In order to protect plants already grown or seeds coming up, for instance in the months of spring, it is known to cover the plants with foils or sheets. By means of this foil- or sheet-like material which mostly is strip-like, the plants or the seeds are protected from weather influences, in particular precipitation and cold.
If the plants in the field are in close vicinity in continuous rows, these rows being in parallel to each other at a certain distance, it is known to spread the strip-like material over the individual rows in the direction of their extension, and to fix them by means of weighing them down at both sides of the rows. This weighing down is effected either by stones, wooden bars or the like laid down on the edge of the material, or else the two lateral edges of the material extending in the longitudinal direction are covered with soil by means of digging or ploughing up.
This known procedure has established itself due to the lacking of other measures or devices despite the disadvantages entailed. The disadvantages in the case of these known measures of fixing or fastening foil- or sheet-like material on the ground are, among others, the following:
In the case of these known measures it is necessary to spread the material in advance at least over a predetermined length over the plants or the like to be protected in order to subsequently press down the lateral edges by means of objects laid thereupon or by drawing a soil furrow at both sides. In the case of windy weather, however, the material may be blown up and reversed time and again, before it is possible to fasten the edges.

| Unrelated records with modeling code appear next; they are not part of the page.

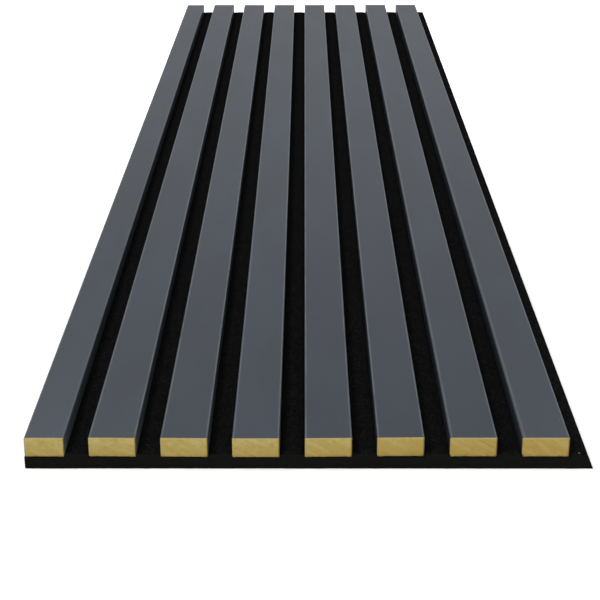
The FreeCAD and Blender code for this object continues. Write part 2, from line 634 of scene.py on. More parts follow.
@dataclass(frozen=True)
class HotMeltGlue:
    """Ethylene-vinyl hot melt, rolled on in a thin film: a waxy, milky amber with small bubbles."""

    amber: str = "D9C690"
    milky: str = "EFE6C8"
    streak_size: Triple = (1.2 * MM, 14 * MM, 1.2 * MM)
    bubble: float = 1.6 * MM
    relief: float = 0.05 * MM
    depth: Triple = (1.0 * MM, 0.7 * MM, 0.4 * MM)

    def build(self) -> bpy.types.Material:
        """Make the material: milky streaks in the amber, with light that sinks in a little.

        Returns:
            The material.
        """
        material, tree, place = blank_material("hot_melt_glue")
        streaks = speckle(tree, place, self.streak_size, 3.0)
        bubbles = add(tree, "ShaderNodeTexVoronoi", {"Vector": place, "Scale": 1 / self.bubble}).outputs[0]
        shader = {
            "Base Color": coated(tree, linear(self.amber), (streaks, self.milky, 0.35, 0.65)),
            "Roughness": 0.35,
            "IOR": 1.48,
            "Subsurface Weight": 0.25,
            "Subsurface Radius": self.depth,
        }
        close_material(tree, bubbles, self.relief, 0.5, shader)
        return material


@dataclass(frozen=True)
class GalvanisedWire:
    """Flat galvanised steel wire, drawn and bent: a greyish metal with die lines and dull zinc."""

    zinc: str = "B9BCBE"
    dull: str = "8B8F92"
    spangle_size: Triple = (0.5 * MM, 0.5 * MM, 0.5 * MM)
    line_size: Triple = (4.0 * MM, 0.06 * MM, 0.06 * MM)
    relief: float = 0.02 * MM
    roughness: tuple[float, float] = (0.32, 0.5)

    def build(self) -> bpy.types.Material:
        """Make the material: zinc spangles over the colour and the gloss, and fine lines.

        Returns:
            The material.
        """
        material, tree, place = blank_material("galvanised_steel_wire")
        spangle = speckle(tree, place, self.spangle_size, 3.0)
        lines = speckle(tree, place, self.line_size, 2.0)
        rough = add(tree, "ShaderNodeMapRange", (spangle, 0.3, 0.7, *self.roughness),
                    interpolation_type="SMOOTHSTEP")
        shader = {
            "Base Color": coated(tree, linear(self.zinc), (spangle, self.dull, 0.35, 0.65)),
            "Metallic": 1.0,
            "Roughness": rough.outputs[0],
        }
        close_material(tree, lines, self.relief, 0.4, shader)
        return material


@dataclass(frozen=True)
class GreyLint:
    """Matted polyester lint: a soft grey fleck, lighter at its fibre ends."""

    grey: str = "77787A"
    pale: str = "9A9B9D"
    hair_size: Triple = (0.4 * MM, 0.08 * MM, 0.08 * MM)
    relief: float = 0.05 * MM

    def build(self) -> bpy.types.Material:
        """Make the material: pale hairs over the grey.

        Returns:
            The material.
        """
        material, tree, place = blank_material("matted_polyester_lint")
        hairs = speckle(tree, place, self.hair_size, 2.0)
        colour = coated(tree, linear(self.grey), (hairs, self.pale, 0.4, 0.65))
        shader = {"Base Color": colour, "Roughness": 1.0, "Specular IOR Level": 0.0}
        close_material(tree, hairs, self.relief, 0.7, shader)
        return material


# How much paler each foil is painted towards its near end, from left to right: a painted sheen
PAINTED_SHEEN = (0.27, 0.15, 0.07, 0.09, 0.05, 0.05, 0.05, 0.16)

# How worn each foil's long edges are, from left to right
WORN = (0.5, 1.0, 1.0, 1.0, 1.0, 1.0, 0.9, 0.8)

# How much further in the worn line lies on each foil's left side, from left to right
WORN_IN_MM = (0.0, 0.15, 0.2, 0.15, 0.1, 0.15, 0.5, 0.7)

# How much browner each board looks than the first, from left to right
BROWNED = (0.0, 0.05, 0.1, 0.2, 0.35, 0.6, 0.85, 0.95)

# Set-back and twist of the near ends from the first slat to the last, as the photo shows them
NEAR_ENDS_MM = (
    (0.5, -0.2), (0.62, -0.35), (0.36, -0.3), (0.02, 0.0),
    (0.36, 0.35), (1.05, 0.35), (0.77, 0.1), (0.71, 0.0),
)

# How far each slat is laid off its even place, to the right, as the photo shows them
LAID_OFF_MM = (0.0, -0.15, -0.1, -0.15, -0.4, -0.05, 0.35, 0.45)

# How far the near end of each slat is drawn to the right from that, and how soon that fades
DRAWN_IN_MM = (0.25, 0.1, -0.1, -0.3, 0.1, -0.25, -0.45, -0.6)
DRAWN_REACH = 150 * MM


@dataclass(frozen=True)
class SlatEnds:
    """How one slat's ends lie: each set back from the felt's ends and a little out of square."""

    near_set_back: float
    near_twist: float
    far_set_back: float

    def plane(self, end: End, box: Box, x: np.ndarray) -> np.ndarray:
        """Y of a sawn end, with the near one turned by its twist over the slat's width.

        Args:
            end: Which end.
            box: The slat's box.
            x: The places across the slat.

        Returns:
            The felt's end less the set-back, plus the twist times the share of the width
            from the slat's middle, at each x.
        """
        across = (x - box.middle(0)) / box.size(0)
        if end is End.NEAR:
            return box.low[1] + self.near_set_back + self.near_twist * across
        return box.high[1] - self.far_set_back + 0 * across


def drawn_in(points: np.ndarray, number: int, box: Box) -> np.ndarray:
    """Move a slat's points sideways, by a draw that falls off exponentially from the near end.

    Args:
        points: The points of its foil or its bar.
        number: The slat's number, from 1.
        box: The slat's box.

    Returns:
        The moved points.
    """
    moved = points.copy()
    moved[:, 0] += DRAWN_IN_MM[number - 1] * MM * np.exp(-(points[:, 1] - box.low[1]) / DRAWN_REACH)
    return moved


def slat_box(node: str, number: int) -> Box:
    """The box of a slat's CAD node, moved to where that slat was laid."""
    return Box.of(node).moved(LAID_OFF_MM[number - 1] * MM)


def slat_ends() -> list[SlatEnds]:
    """The ends of every slat: the near ones as seen, the far ones drawn at random."""
    far = np.random.default_rng(Seed.FAR_ENDS).uniform(0.1, 0.9, SLAT_COUNT)
    return [SlatEnds(near[0] * MM, near[1] * MM, back * MM) for near, back in zip(NEAR_ENDS_MM, far)]


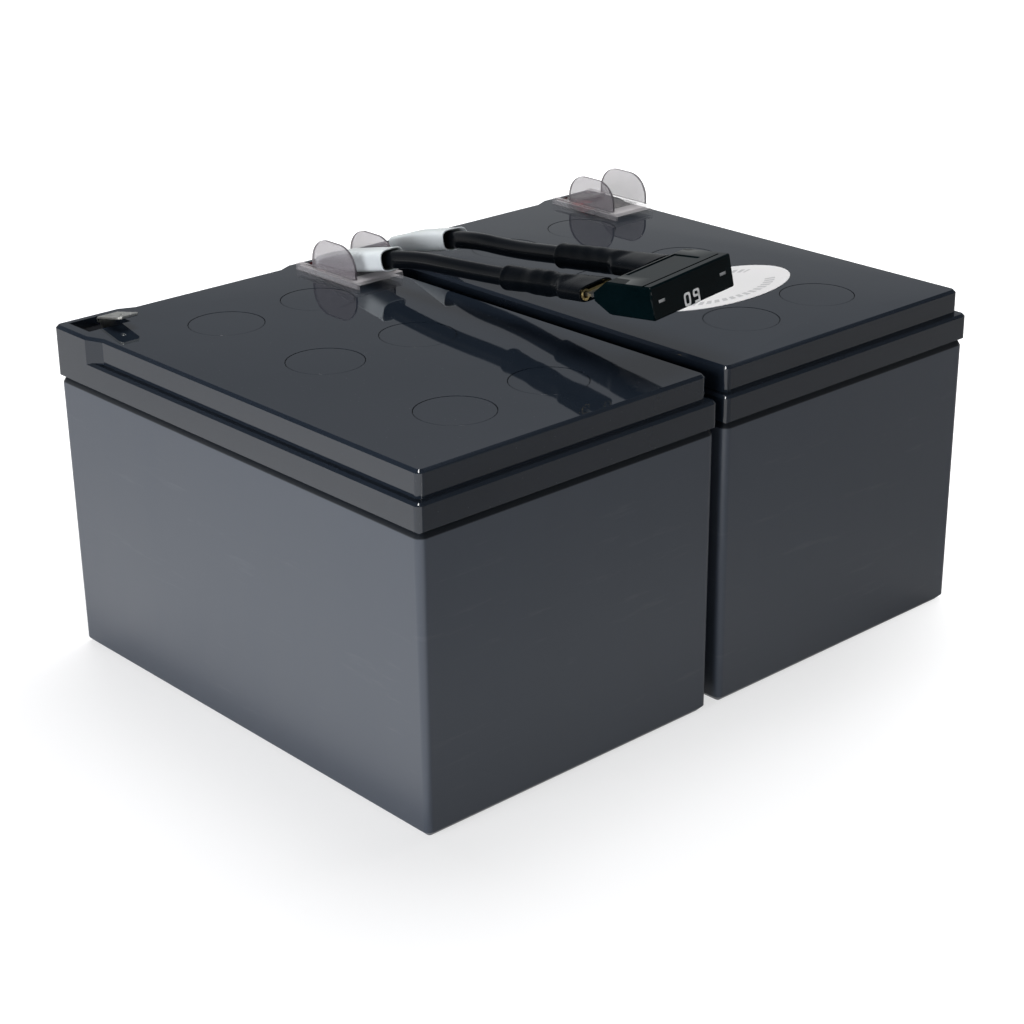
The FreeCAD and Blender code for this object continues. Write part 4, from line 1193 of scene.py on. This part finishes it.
@dataclass
class Studio:
    """Pale floor, white surroundings, soft lamps and the camera.

    The camera's place is in millimetres; the floor's places and levels are in metres and in
    emission strength.
    """

    camera_place: tuple[float, float, float] = (-394.425, -434.043, 281.139)
    camera_turn: tuple[float, float, float] = (1.863, -0.729, 0.468)
    lens: float = 79.43
    floor_half: float = 6.0
    floor_tone: tuple[float, float, float, float] = (0.42, 0.42, 0.425, 1)
    shadow_middle: tuple[float, float, float] = (-0.07, -0.01, 0.0)
    shadow_reach: tuple[float, float] = (0.12, 0.25)
    shadow_level: float = 0.66
    dark_level: float = 0.06
    left_glow: tuple[float, float] = (1.36, 0.68)
    left_glow_along: tuple[float, float] = (-0.03, 0.25)
    left_glow_edge: tuple[float, float] = (-0.118, -0.098)
    front_glow: float = 0.42
    front_glow_across: tuple[float, float] = (0.02, 0.16)
    front_glow_edge: tuple[float, float] = (-0.24, -0.09)
    dim_tone: tuple[float, float, float, float] = (0.93, 0.96, 1.0, 1)
    dim_level: float = 0.05
    # what glossy faces mirror of the room, from level with them to straight overhead
    room: tuple[tuple[float, tuple[float, ...]], ...] = (
        (0.0, (0.42, 0.43, 0.43, 1)), (0.265, (0.40, 0.41, 0.42, 1)),
        (0.30, (0.27, 0.28, 0.295, 1)), (0.33, (0.26, 0.27, 0.285, 1)),
        (0.375, (0.33, 0.34, 0.36, 1)), (0.44, (0.20, 0.21, 0.225, 1)),
        (0.56, (0.10, 0.11, 0.13, 1)), (1.0, (0.13, 0.135, 0.15, 1)))
    lamps: tuple[Softbox, ...] = (
        Softbox("softbox_left", (-1.5, -0.22, 0.20), 1.0, 29.0, colour="#f9faff"),
        Softbox("softbox_front", (-0.36, -0.42, 0.12), 0.2, 0.22, colour="#f2f6ff"),
        Softbox("softbox_top", (0.45, 0.45, 1.6), 1.0, 22.5),
        Softbox("softbox_right", (1.6, 0.0, 0.5), 1.0, 10.0),
        Softbox("softbox_back", (0.2, 1.6, 0.5), 1.0, 9.0),
        Softbox("glint_left", (-0.72, -0.36, 1.9), 0.4, 14.0, LampUse.GLINT),
        Softbox("glint_right", (-0.75, -1.75, 1.9), 0.5, 16.0, LampUse.GLINT))

    def build_camera(self) -> None:
        """The camera: its turn is a rotation vector from the frame to the view."""
        vector = Vector(self.camera_turn)
        world_to_view = Matrix.Rotation(vector.length, 3, vector.normalized())
        right, down, ahead = (Vector(row) for row in world_to_view)
        camera = bpy.data.cameras.new("studio_camera")
        camera.lens = self.lens
        camera.sensor_width = 36.0
        camera.clip_start = 0.01
        camera.clip_end = 50.0
        item = bpy.data.objects.new("studio_camera", camera)
        axes = Matrix((right, -down, -ahead)).transposed().to_4x4()
        item.matrix_world = Matrix.Translation(Vector(self.camera_place) * MM) @ axes
        bpy.context.scene.collection.objects.link(item)
        bpy.context.scene.camera = item

    def build_floor(self) -> None:
        """A pale sweep, white to the view away from the cartridge, with painted shade round its
        foot, that keeps the cartridge's shadow.
        """
        half = self.floor_half / MM
        corners = np.array([(-half, -half, 0), (half, -half, 0), (half, half, 0),
                            (-half, half, 0)], float)
        material, tree, shader, place = start_material("studio_floor_white")
        rays = add(tree, "ShaderNodeLightPath")
        seen = add(tree, MATH, {0: rays.outputs["Is Camera Ray"],
                                1: rays.outputs["Is Transmission Ray"]}, operation="MAXIMUM")
        # painted shade: the sweep's glow is dimmest round a point a little left of the cartridge
        # and whitens with distance, a grey halo round its foot that also lets its cast shadow show
        # near the cartridge only
        away = add(tree, "ShaderNodeVectorMath", {0: place, 1: self.shadow_middle},
                   operation="DISTANCE")
        near, far = self.shadow_reach
        white = add(tree, RANGE, {"Value": away, "From Min": near, "From Max": far,
                                  "To Min": self.shadow_level, "To Max": 1.0},
                    interpolation_type="SMOOTHSTEP")
        shown = add(tree, MATH, {0: seen, 1: white}, operation="MULTIPLY")
        parts = add(tree, SEPARATE, {"Vector": place})
        # glossy faces mirror a bright sweep on the left, brightest beside the front corner
        (front, back), (high, low) = self.left_glow_along, self.left_glow
        bright = add(tree, RANGE, {"Value": parts.outputs["Y"], "From Min": front,
                                   "From Max": back, "To Min": high, "To Max": low})
        outer, inner = self.left_glow_edge
        left_glow = add(tree, RANGE, {"Value": parts.outputs["X"], "From Min": outer,
                                      "From Max": inner, "To Min": bright,
                                      "To Max": self.dark_level}, interpolation_type="SMOOTHSTEP")
        # and a dim strip along the foot of the front, which fades to the right
        start, end = self.front_glow_across
        strip = add(tree, RANGE, {"Value": parts.outputs["X"], "From Min": start, "From Max": end,
                                  "To Min": self.front_glow, "To Max": self.dark_level},
                    interpolation_type="SMOOTHSTEP")
        outer, inner = self.front_glow_edge
        front_glow = add(tree, RANGE, {"Value": parts.outputs["Y"], "From Min": outer,
                                       "From Max": inner, "To Min": self.dark_level,
                                       "To Max": strip}, interpolation_type="SMOOTHSTEP")
        either = add(tree, MATH, {0: left_glow, 1: front_glow}, operation="MAXIMUM")
        mirrored = add(tree, MATH, {0: rays.outputs["Is Glossy Ray"], 1: either},
                       operation="MULTIPLY")
        level = add(tree, MATH, {0: shown, 1: mirrored}, operation="MAXIMUM")
        join(shader, {"Base Color": self.floor_tone, "Roughness": 0.9, "Specular IOR Level": 0.0,
                      "Emission Color": (1, 1, 1, 1), "Emission Strength": level})
        floor = mesh_object("studio_floor", corners, np.array([[0, 1, 2, 3]]), material)

    def build_world(self) -> None:
        """White to the view and through clear plastic, a dim grey studio to everything else."""
        world = bpy.data.worlds.new("studio_world")
        world.use_nodes = True
        tree = world.node_tree
        tree.nodes.clear()
        rays = add(tree, "ShaderNodeLightPath")
        seen = add(tree, MATH, {0: rays.outputs["Is Camera Ray"],
                                1: rays.outputs["Is Transmission Ray"]}, operation="MAXIMUM")
        direction = add(tree, "ShaderNodeTexCoord").outputs["Generated"]
        parts = add(tree, SEPARATE, {"Vector": direction})
        rising = add(tree, MATH, {0: parts.outputs["Z"], 1: 0.0}, operation="MAXIMUM")
        mirrored = add(tree, "ShaderNodeValToRGB", {"Fac": rising}, stops=self.room)
        dim = add(tree, "ShaderNodeBackground", {"Color": self.dim_tone,
                                                 "Strength": self.dim_level})
        gloss = add(tree, "ShaderNodeBackground", {"Color": mirrored, "Strength": 1.0})
        white = add(tree, "ShaderNodeBackground", {"Color": (1, 1, 1, 1), "Strength": 1.0})
        shown = add(tree, "ShaderNodeMixShader", {0: rays.outputs["Is Glossy Ray"], 1: dim,
                                                  2: gloss})
        total = add(tree, "ShaderNodeMixShader", {0: seen, 1: shown, 2: white})
        add(tree, "ShaderNodeOutputWorld", {"Surface": total})
        bpy.context.scene.world = world

    def build(self) -> None:
        """Make the whole studio."""
        self.build_camera()
        self.build_floor()
        self.build_world()
        for lamp in self.lamps:
            lamp.build()
        bpy.context.scene.view_settings.view_transform = "Standard"


def main() -> None:
    """Build the studio, then the jumper, the blocks and what is on them."""
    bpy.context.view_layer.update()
    logging.basicConfig(level=logging.INFO, format="%(name)s: %(message)s")
    Studio().build()
    finishes = Finishes()
    Jumper(finishes).build()
    for tag in BLOCKS:
        Block(tag).build(finishes)
    low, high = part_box("oval_label")
    dress_node("oval_label", OvalPaper().build((low + high) / 2))
    for node in ("foam_tape_lower", "foam_tape_upper"):
        dress_node(node, finishes.foam)


if __name__ == "__main__":
    main()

Keeping down the edges by means of objects such as for instance wooden bars, stones or the like, is a complicated, longwinded and strenuous task. In the case of major plantations, for instance so-called strawberry fields or plantations, the total length of the individual planting rows may easily amount to several kilometers. The sheet- or foil covers then will be correspondingly long, and correspondingly many wooden bars, stones or the like will have to be available.
If the edges of the foil- or sheet-like material are pressed down by means of drawing a soil furrow, the complicated laying down of objects for the sake of weighing down the material and the subsequent removal of these objects in the course of taking off the covering is indeed not necessary, but the drawing of a soil furrow requires a certain amount of space. In the case of parallel planting rows, the space between the individual planting rows even has to be large enough to be able to draw two soil furrows in order to press down the two edges of the respective covers between the individual planting rows. This reduces the usable area under cultivation in a disadvantageous way.
Furthermore, the ploughing at both sides of the covers produces a more or less high earthwork which may, in the case of a water-impermeable cover of plastic foil, prevent rain or dew water from running down from the foil laterally. Thus, water puddles may form on the foil cover, which might press down and damage the plants thereunder.